Added to the TBR.
Sarong Party Girls, by Cheryl Lu-Lien Tan: Emma! SET IN MODERN-DAY SINGAPORE. The publisher copy describes the heroine as a "bombastic yet tenderly vulnerable gold-digger" and says that it deals with the "gender politics and class tensions" under all of the glitter and IT'S WRITTEN IN SINGLISH. I WANT.
Black Apple, by Joan Crate: Historical coming-of-age story about a Blackfoot girl in Canada who is taken from her family and grows up in a government-run residential school run by the Sisters of Brotherly Love, an order of nuns devoted to "saving" indigenous children from Hell.

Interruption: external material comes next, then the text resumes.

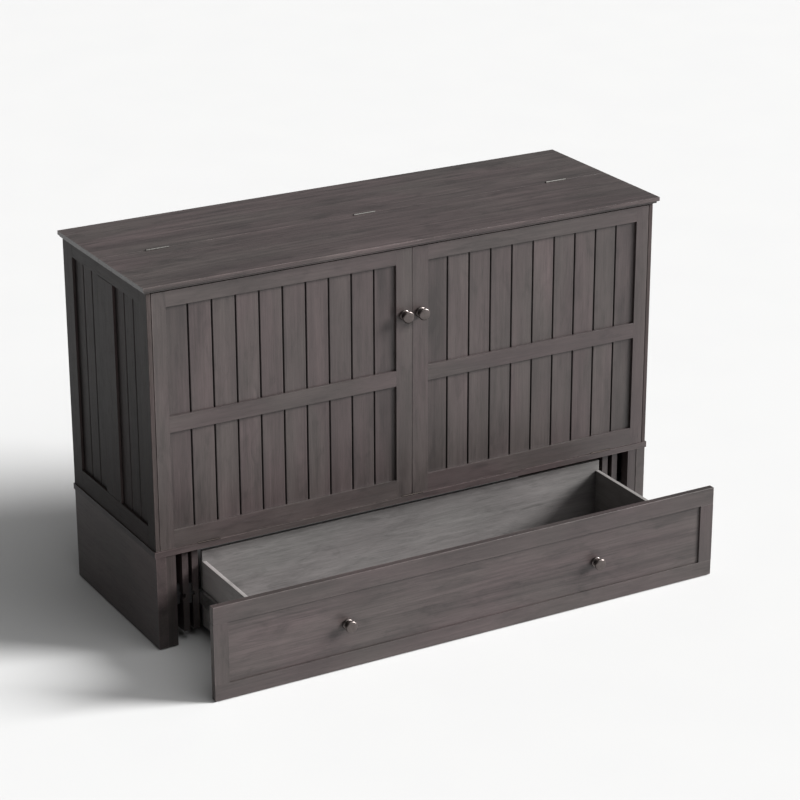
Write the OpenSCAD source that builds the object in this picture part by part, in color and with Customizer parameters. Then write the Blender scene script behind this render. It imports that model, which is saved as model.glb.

Occupy Me, by Tricia Sullivan: This one sounds entirely bananas, and in an entirely good way. A woman with wings—but the wings exist in a different dimension—works to track down a killer. But the killer is hiding in the body of an innocent man. Also, there's a briefcase that might be a portal to Hell. So... what? But also: YES.
The Expatriates, by Janice Y.K. Lee: Three American women living in Hong Kong—a recent college graduate, a woman who is desperate to have the child she believes will save her marriage, and a mother of three who is dealing with Big Grief and Hard Questions. The New York Times Book Review called it "Henry James in Asia" and I'm here for that.